"être original, c'est essayer de faire comme tout le monde, mais sans y parvenir"...
«Oui, je sais, on peut comprendre ce que je suis rien qu’en regardant ma bibliothèque, mais c’est tout le monde comme ça, non ? De toute façon, j’ai rien à cacher » Les étagères d’Ingrid s’alignent sur deux longueurs de mur dans son deux-pièces de la rue Bourguet à Avignon. Tout y est scrupuleusement rangé par genre sur trois hauteurs : en bas, les ouvrages de théâtre – «tous achetés à la Mémoire du Monde en temps de festival » -, au milieu, les biographies de gens célèbres – «J’aime autant lire la bio de Gérard Philipe que celle de Lady Di ; tous ces people nous apprennent tant de choses sur nous-même et notre époque» -, en haut, les romans sentimentaux – «je possède deux cent cinquante Harlequin, et en tant qu’infirmière de formation, je garde un vrai penchant pour la collection Blanche… Oui, mes amies me demandent souvent ce que tout cela fait ensemble, elles ont du mal à imaginer comment Les illusions comiques d’Olivier Py suscitent autant d’intérêt que Rien ne résiste à l’amour de Rachel Jordan, collection Colombine,… mais je suis sûr qu’Olivier Py, lui, comprendrait… »
Ingrid, qui a quitté la Belgique pour venir travailler à Avignon voici quinze ans, a une manière très singulière de vivre le Festival : le soir, elle ne fréquente que les hauts-lieux du In et un peu le Off quand il accueille des acteurs de renom « comme le fait quelquefois le Chêne Noir avec Caubère ou Brigitte Fossey…» La journée, Ingrid se consacre à une toute autre activité… En effet, lorsqu’elle repère un comédien qu’elle aime paticulièrement programmé dans un spectacle, elle tente d’observer très scrupuleusement comment celui-ci prend ses quartiers d’été à Avignon. Elle le suit discrètement chaque fois que cela est possible pour cartographier heure par heure ses habitudes, « très vite, ils ont leurs routines, fréquentent les mêmes endroits tous les jours, vont acheter leurs journaux chez le même marchand, mènent une vie d’avignonnais,… c’est une ville qui force à cela… ». Ingrid conserve année après années précieusement ces jolis plans aux trajectoires colorées… « voici le plan Auteuil, le plan Huppert, le plan Py, et voici mon préféré, le Samy Frey… Il habitait aussi rue Bourguet, à trois maisons d’ici… C’est aussi ma plus belle réussite car, comme pour chacun d’entre eux, une fois que j’ai bien décrypté leurs trajets, je m’arrange pour croiser leur chemin par « hasard », plusieurs fois par jour, et ça marche, il suffit de trouver le truc, il y a toujours un moment où ils vous recconnaissent et vous abordent pour une raison ou pour une autre… Pour Samy, il ne restait plus qu’un seul exemplaire de son magazine préféré chez le marchand de journaux et j’étais là, juste avant lui pour l’acheter, et me faire une joie de lui offrir contre un café… J’adore cela… »

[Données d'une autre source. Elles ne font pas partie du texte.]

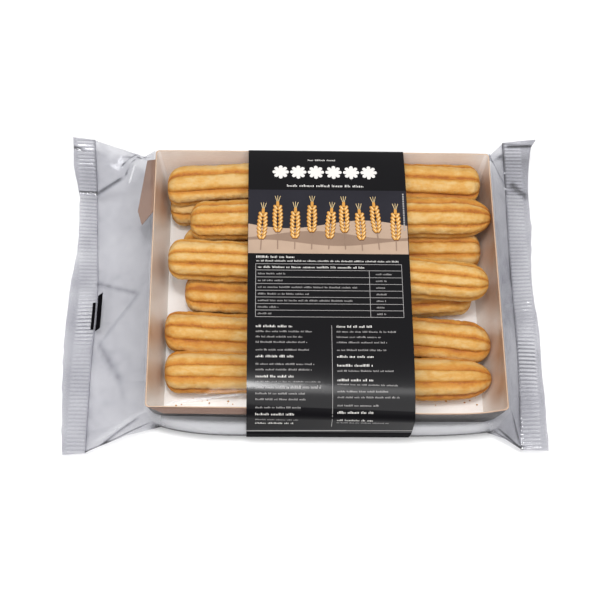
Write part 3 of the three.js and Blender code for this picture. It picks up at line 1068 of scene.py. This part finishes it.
# Each glue flap: its corners in order round its edge, with heights from the rim, its thickness and board
flaps = {
    "glue_flap_left": ([(-96.0, 72, -0.9), (-96.0, 38.5, -0.9), (-102.4, 33.0, -6.7), (-105.2, 43, -9.3),
                        (-100.8, 74, -5.3)], 0.4, kraftBoard),
    "glue_flap_front": ([(-92.5, -77.9, -0.4), (-86.5, -78.5, -6.8), (-20, -78.9, -7.2),
                         (-20, -78.1, -0.4)], 0.3, kraftShaded),
}


def makeFlap(name, corners, thickness, material):
    corners = np.asarray(corners, float) + (0, 0, tray["rimHeight"])
    normal = np.cross(corners[1] - corners[0], corners[2] - corners[0])
    normal = normal / np.linalg.norm(normal) * thickness
    count = len(corners)
    faces = endFaces(2, count)
    faces += [(i, (i + 1) % count, (i + 1) % count + count, i + count) for i in range(count)]
    makePiece(name, np.concatenate([corners, corners + normal]), faces, [material], sharp=30)


# Crumbs on the tray's floor, along the front: small uneven grains, flattened where they lie
crumbs = {
    "count": 46,
    "size": (0.25, 0.75),
    "spread": (0.6, 1.3),
    "x": (-84, 86),
    "front": (-64.2, -58),
    "flat": (0.6, 0.4),  # in height, and below the middle
    "seed": 44,
}


def makeCrumbs():
    lots = np.random.default_rng(crumbs["seed"])
    shape = np.array([(1, 0, 0), (0, 1, 0), (-1, 0, 0), (0, -1, 0), (0, 0, 1), (0, 0, -1)], float)
    sides = [(0, 1, 4), (1, 2, 4), (2, 3, 4), (3, 0, 4), (1, 0, 5), (2, 1, 5), (3, 2, 5), (0, 3, 5)]
    high, below = crumbs["flat"]
    points, faces = [], []
    for k in range(crumbs["count"]):
        size = lots.uniform(*crumbs["size"])
        onFloor = tray["lift"] + tray["board"] + below * size
        place = np.array([lots.uniform(*crumbs["x"]), lots.uniform(*crumbs["front"]), onFloor])
        grain = shape * size * lots.uniform(*crumbs["spread"], (6, 1))
        grain[:, 2] = np.maximum(grain[:, 2] * high, -below * size)
        faces += [tuple(i + len(points) for i in side) for side in sides]
        points.extend(place + grain)
    makePiece("crumbs", points, faces, [doughCrust],
              marks={"crest": np.full(len(points), 0.5)})


makeTray()
for name, spec in flaps.items():
    makeFlap(name, *spec)
makeCrumbs()
print("tray made")


# The band's section at its left or right edge: [y, z, outward y, outward z], from the front foot
def bandPath(offset, shoulder):
    path = bodyOutline(0.0, shoulder)
    path = path[path[:, 1] > band["footHeight"]]
    heading = np.gradient(path, axis=0)
    heading /= np.linalg.norm(heading, axis=1)[:, None]
    outward = np.stack([-heading[:, 1], heading[:, 0]], -1)
    return np.concatenate([path + outward * offset, outward], axis=1)


# The length along a section, with its middle on top at a set value
def sectionLength(path):
    length = np.append(0, np.cumsum(np.linalg.norm(np.diff(path[:, :2], axis=0), axis=1)))
    onTop = path[:, 1] > tray["rimHeight"]
    return length - np.interp(0, path[onTop, 0], length[onTop]) + band["middleLength"]


bandTop = band["gap"] + band["thickness"]
bandLow = band["centre"] - band["width"] / 2
bandHigh = band["centre"] + band["width"] / 2
printSides = [bandPath(bandTop, shoulder) for shoulder in band["shoulders"]]
printLengths = [sectionLength(side) for side in printSides]


# A point of the band's surface from u, in mm along X, and v, in mm round it from the front foot
def onBand(u, v, height):
    share = (u - bandLow) / band["width"]
    numbers = np.arange(len(printSides[0]))
    place = lerp(*(np.interp(v, length, numbers) for length in printLengths), share)
    left, right = (np.stack([np.interp(place, numbers, values) for values in side.T]) for side in printSides)
    y, z, outY, outZ = lerp(left, right, share)
    return np.stack([u, y + outY * height, z + outZ * height], -1)


def makeBand():
    sections = []
    for shoulder in band["shoulders"]:
        outer, inner = bandPath(bandTop, shoulder)[:, :2], bandPath(band["gap"], shoulder)[:, :2]
        sections.append(np.concatenate([outer, inner[::-1]]))
    steps = np.linspace(0, 1, band["sections"])
    count = len(sections[0])
    points = np.array([np.column_stack([np.full(count, bandLow + t * band["width"]), lerp(*sections, t)])
                       for t in steps])
    faces = gridFaces(len(steps), count, closed=True)
    for row, turn in ((0, 1), (len(steps) - 1, -1)):
        for k in range(count // 2 - 1):
            start, end = row * count + k, (row + 1) * count - 1 - k
            faces.append((start, start + 1, end - 1, end)[::turn])
    corners = points.reshape(-1, 3)
    middles = np.array([corners[list(face)].mean(axis=0) for face in faces])
    front = middles[:, 1] < 0
    slots = np.where(front & (middles[:, 2] < band["frontHeight"]), 1, 0)
    slots = np.where(front & (middles[:, 2] < band["foldHeight"]), 2, slots)
    piece = makePiece("label_band", points, faces, [blackInk, rubbedInk, dullInk],
                      faceSlots=slots.tolist(), sharp=40)
    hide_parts("label")


# The print is kept as flat inked patches: two side lines in (u, v), an ink, and a layer on the band
printPatches = []


# A field from u left to u right, cut into short steps so that it follows the band
def addField(vLow, vHigh, left, right, ink, layer):
    v = np.linspace(vLow, vHigh, max(2, int((vHigh - vLow) / 2.0) + 1))
    sides = [np.stack([np.full_like(v, u), v], -1) for u in (left, right)]
    printPatches.append((*sides, ink, layer))


def addBar(u, v, width, height, ink, layer=2):
    addField(v - height / 2, v + height / 2, u, u + width, ink, layer)


# Moves (along, across) by an angle in degrees, to round (u, v)
def turnTo(u, v, along, across, angle):
    a = math.radians(angle)
    return np.stack([u + along * math.cos(a) - across * math.sin(a),
                     v + along * math.sin(a) + across * math.cos(a)], -1)


# A capsule or disc at (u, v), turned by an angle, as a field between its two halves
def addCapsule(u, v, length, width, angle, ink, layer):
    t = np.linspace(-1, 1, 25 if length > 4.5 else 11)
    radius = width / 2
    along = t * length / 2
    inEnd = np.clip((np.abs(along) - (length / 2 - radius)) / radius, 0, 1)
    half = np.sqrt(np.clip(1 - inEnd ** 2, 0, 1)) * radius
    sides = [turnTo(u, v, along, side * half, angle) for side in (1, -1)]
    printPatches.append((*sides, ink, layer))


rosette = {
    "radius": 4.7,
    "petals": 8,
    "petal": (0.58, 0.84, 0.46),  # shares of the radius: where its middle is, its length and width
    "disc": (0.5, 0.499),
}


def addRosette(u, v, ink):
    radius = rosette["radius"]
    out, long, wide = rosette["petal"]
    for k in range(rosette["petals"]):
        angle = 360 * k / rosette["petals"]
        a = math.radians(angle)
        addCapsule(u + out * radius * math.cos(a), v + out * radius * math.sin(a), long * radius,
                   wide * radius, angle, ink, 2)
    long, wide = rosette["disc"]
    addCapsule(u, v, long * radius, wide * radius, 0, ink, 3)


# Rows of short upright strokes that stand for words: they are plain bars, not letters. Widths and
# gaps are shares of the line's height.
strokes = {"inWord": (3, 12), "width": (0.18, 0.38), "heights": [0.6, 0.7, 1.0], "gap": 0.3, "wordGap": 0.7}


def addWords(u, v, width, height, ink, lots):
    at = u
    while at < u + width:
        for _ in range(lots.integers(*strokes["inWord"])):
            wide = height * lots.uniform(*strokes["width"])
            if at + wide > u + width:
                break
            tall = height * lots.choice(strokes["heights"])
            addBar(at, v - (height - tall) / 2, wide, tall, ink)
            at += wide + strokes["gap"] * height
        at += strokes["wordGap"] * height


ear = {
    "pairs": 7,  # of kernels, up the stem
    "pairPitch": 2.3,
    "kernel": (3.6, 1.6),  # length and width
    "shadow": (3.9, 1.9, 0.3),  # and how far it lies below
    "streak": (2.2, 0.45, 0.2),  # and how far it lies aside
    "kernelTurn": 32,
    "off": (0.7, 0.9),  # from the stem, and more where the ear swells
    "stemWidth": 0.7,
    "awn": (4.6, 0.25, 3.2),  # and how far its middle is from the tip
    "awnTurns": (-16, 0, 16),
}


# An ear of wheat: a stem, pairs of kernels up to its tip, and a pale streak on each kernel
def addEar(u, v, stem, lean, layer):
    a, pairs, pitch = math.radians(lean), ear["pairs"], ear["pairPitch"]
    up = np.array([-math.sin(a), math.cos(a)])
    side = np.array([math.cos(a), math.sin(a)])
    addCapsule(*(np.array([u, v]) + up * stem / 2), stem, ear["stemWidth"], 90 + lean, "tan", layer)
    foot = np.array([u, v]) + up * stem
    shadowLength, shadowWidth, drop = ear["shadow"]
    streakLength, streakWidth, aside = ear["streak"]
    near, far = ear["off"]
    for k in range(pairs):
        swell = math.sin(math.pi * (k + 1.6) / (pairs + 2.2))
        for turn in (-1, 1):
            place = foot + up * pitch * k + side * turn * (near + far * swell)
            angle = 90 + lean - turn * ear["kernelTurn"]
            addCapsule(place[0], place[1] - drop, shadowLength, shadowWidth, angle, "umber", layer + 1)
            addCapsule(*place, *ear["kernel"], angle, "gold", layer + 2)
            addCapsule(*(place + aside * side), streakLength, streakWidth, angle, "cream", layer + 3)
    tip = foot + up * pitch * pairs
    addCapsule(*tip, *ear["kernel"], 90 + lean, "gold", layer + 2)
    awnLength, awnWidth, awnOut = ear["awn"]
    for turn in ear["awnTurns"]:
        b = math.radians(lean + turn)
        middle = tip + awnOut * np.array([-math.sin(b), math.cos(b)])
        addCapsule(*middle, awnLength, awnWidth, 90 + lean + turn, "cream", layer + 1)


picture = {
    "v": (124.8, 165.0),
    "inset": 0.2,
    "hills": ((143.0, 2.6, "beige"), (136.6, 2.2, "tan"), (131.4, 1.8, "beige")),  # v, swing, ink
    "hillStep": 0.8,
    "hillLength": 13.5,
    "ears": 9,
    "earsInset": 7,
    "earFoot": 127.0,
    "stems": (8.5, 12.5),  # a short one and a tall one by turns
}


# The picture's place: a row of wheat ears over rolling beige hills on slate
def layOutPicture(lots):
    low, high = picture["v"]
    left, right, step = bandLow + picture["inset"], bandHigh - picture["inset"], picture["hillStep"]
    addField(low, high, left, right, "slate", 1)
    for k, (base, swing, ink) in enumerate(picture["hills"]):
        for u in np.arange(left, right - step, step):
            crown = base + swing * math.sin(u / picture["hillLength"] + 2.1 * k)
            addField(low, crown, u, u + step, ink, 2 + k)
    inset = picture["earsInset"]
    for k, u in enumerate(np.linspace(bandLow + inset, bandHigh - inset, picture["ears"])):
        tall = k % 2
        foot = picture["earFoot"] + lots.uniform(-0.5, 0.5)
        addEar(u, foot, picture["stems"][tall], lots.uniform(-5, 5), 5 + 2 * tall)


# Where the print stands on the band: u, v, width and height of a line, or as said
layout = {
    "overTitle": (-9, 186.2, 16, 1.1),
    "title": (-24.5, 25.3, 6, 177.3),  # first and last rosette, how many, and v
    "underTitle": (-21, 167.9, 43, 1.5),
    "sideMarks": (2.4, 0.8, 1.0),  # from the right edge, width and height
    "sideMarksV": (140.0, 163.0, 1.5),
    "heading": (-38, 122.7, 22, 1.3),
    "underHeading": (-38, 120.3, 78, 0.95),
    "rule": 0.24,
    "tableRows": [118.4, 114.6, 110.4, 106.4, 102.4, 98.4, 94.5, 90.7, 86.8],
    "tableSides": (-38.4, 41.2, 41.4),  # the left and right rules, and where the rows end
    "tableSplit": 23.4,
    "tableTitle": (-37, 116.5, 58, 1.15),
    "rowWords": ((-37, (15, 14, 54, 28, 51, 11, 8)), (27, (9, 6, 5, 6, 5, 5, 5))),  # u, and a width a row
    "small": 0.95,
    "columnRule": (2.3, 52, 60),
    # two columns of short paragraphs, from a v down: "h" a heading, "g" a gap, "l" a line
    "columns": ((-38.0, "hlllglhgllhllllglhglhg", 37), (5.0, "hlllglhghlghlllglhghl", 35)),
    "columnsV": (82.0, 24),
    "foldHighlight": (0.6, 0.9, 0.55),  # painted highlight along the side fold: up to this share of the width, and how high
}


def layOutPrint():
    lots = np.random.default_rng(21)
    small, rule, rows = layout["small"], layout["rule"], layout["tableRows"]
    addWords(*layout["overTitle"], "white", lots)
    first, last, count, titleV = layout["title"]
    for u in np.linspace(first, last, count):
        addRosette(u, titleV, "white")
    addWords(*layout["underTitle"], "white", lots)
    inset, wide, high = layout["sideMarks"]
    for v in np.arange(*layout["sideMarksV"]):
        addBar(bandHigh - inset, v, wide, high, "grey", 9)
    layOutPicture(lots)

    addWords(*layout["heading"], "white", lots)
    addWords(*layout["underHeading"], "white", lots)
    left, right, rowsEnd = layout["tableSides"]
    for v in rows:
        addBar(left, v, rowsEnd - left, rule, "grey")
    for u, top in ((left, rows[0]), (right, rows[0]), (layout["tableSplit"], rows[1])):
        addBar(u, (rows[-1] + top) / 2, rule, top - rows[-1], "grey")
    addWords(*layout["tableTitle"], "white", lots)
    for k in range(1, len(rows) - 1):
        for u, widths in layout["rowWords"]:
            addWords(u, (rows[k] + rows[k + 1]) / 2, widths[k - 1], small, "grey", lots)

    ruleU, ruleV, ruleHeight = layout["columnRule"]
    addBar(ruleU, ruleV, rule, ruleHeight, "grey")
    topV, lowestV = layout["columnsV"]
    for u, plan, width in layout["columns"]:
        v = topV
        for mark in plan:
            if mark == "h":
                addWords(u, v - 0.6, width * 0.55, 1.3, "white", lots)
                v -= 3.6
            elif mark == "l":
                addWords(u, v, lots.uniform(0.62, 0.95) * width, small, "grey", lots)
                v -= 3.05
            else:
                v -= 1.3
            if v < lowestV:
                break

    # painted highlight along the crease where the pack's side folds, less so to the right
    front = printSides[0][:, 0] < -rimY
    crease = np.interp(band["foldHeight"] + 0.7, printSides[0][front, 1], printLengths[0][front])
    share, leftHigh, rightHigh = layout["foldHighlight"]
    highlightLength = share * band["width"]
    addBar(bandLow, crease, highlightLength, leftHigh, "grey", 1)
    addBar(bandLow + highlightLength, crease, band["width"] - highlightLength, rightHigh, "grey", 1)


inkLayer = {"step": 0.035, "below": -0.04}  # in mm over the band


def makePrint():
    points, faces, slots = [], [], []
    names = list(inks)
    for sideA, sideB, ink, layer in printPatches:
        count = len(sideA)
        start = len(points)
        for height in (inkLayer["step"] * layer, inkLayer["below"]):
            for side in (sideA, sideB):
                points.extend(onBand(side[:, 0], side[:, 1], height))
        a, b, c, d = (start + k * count for k in range(4))
        for k in range(count - 1):
            faces += [(a + k, a + k + 1, b + k + 1, b + k), (c + k, d + k, d + k + 1, c + k + 1),
                      (a + k, c + k, c + k + 1, a + k + 1), (b + k, b + k + 1, d + k + 1, d + k)]
        end = count - 1
        faces += [(a, b, d, c), (a + end, c + end, d + end, b + end)]
        slots += [names.index(ink)] * (4 * end + 2)
    makePiece("label_print", points, faces, list(inks.values()), faceSlots=slots, sharp=30)


makeBand()
layOutPrint()
makePrint()
print("printed band made")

Ingrid a donné un nom à son passe-temps favori : la fabrique du Vogelpik. Elle considère que la vie est un peu comme ces jeux de fléchette auquel on aime faire croire qu’on gagne par pure coïncidence, alors même qu’on en possède une parfaite maîtrise… Sa version à elle du Jeu de l’amour et du hasard, une pièce qu’elle espère écrire un jour, illustrée par ces jolis plans d’Avignon, une pièce qui pourra trouver sa place sur n’importe quelle étagère de sa bibliothèque…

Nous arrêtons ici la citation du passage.